The New York-based firm is part of BNY Alcentra Group Holdings, Inc.

Sound Point preps reprint

Sound Point Capital Management plans to refinance its Sound Point CLO IX, Ltd./Sound Point CLO IX Inc. for a second time, according to a notice of proposed supplemental indenture No. 2 on Friday.

The deal will include class A-RR senior secured floating-rate notes (expected ratings Aaa//AAA), class B-RR senior secured floating-rate notes (expected ratings Aa2//), class C-RR deferrable mezzanine floating-rate notes (expected ratings A2//), class D-RR deferrable mezzanine floating-rate notes (expected ratings Baa3//), class E-RR deferrable junior floating-rate notes (expected ratings Ba3//), class F-RR deferrable junior floating-rate notes (expected ratings B3//) and additional subordinated notes.

Citigroup Global Markets Inc. is the refinancing placement agent.

Sound Point Capital Management will continue to manage the CLO.

The maturity on the second refinanced notes is expected to be extended from the original and first refinanced note maturity of July 20, 2027.
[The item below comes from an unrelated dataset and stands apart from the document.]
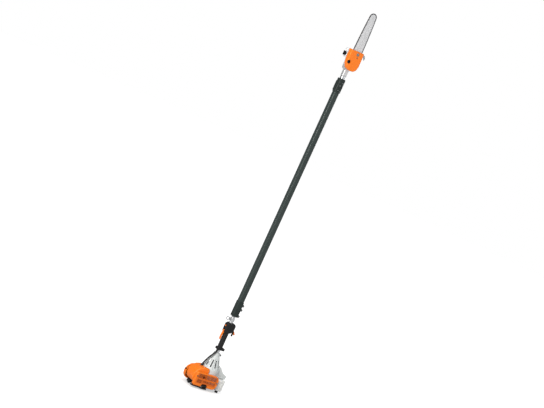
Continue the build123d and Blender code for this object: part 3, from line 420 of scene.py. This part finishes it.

In the original $515.5 million Sound Point CLO IX transaction issued July 16, 2015, the CLO priced $325 million of class A floating-rate notes at Libor plus 152 basis points; $32.5 million of class B-1 floating-rate notes at Libor plus 200 bps; $25 million of class B-2 fixed-rate notes at 4.02%; $27.5 million of class C floating-rate notes at Libor plus 300 bps; $27.5 million of class D floating-rate notes at Libor plus 355 bps; $22.5 million of class E floating-rate notes at Libor plus 550 bps; $10 million of class F deferrable floating-rate notes at Libor plus 650 bps and $45.5 million of subordinated notes.

The CLO was first refinanced on Oct. 20, 2017.

Proceeds will be used to redeem the outstanding notes on July 22.

Sound Point Capital is a New York City-based asset management firm.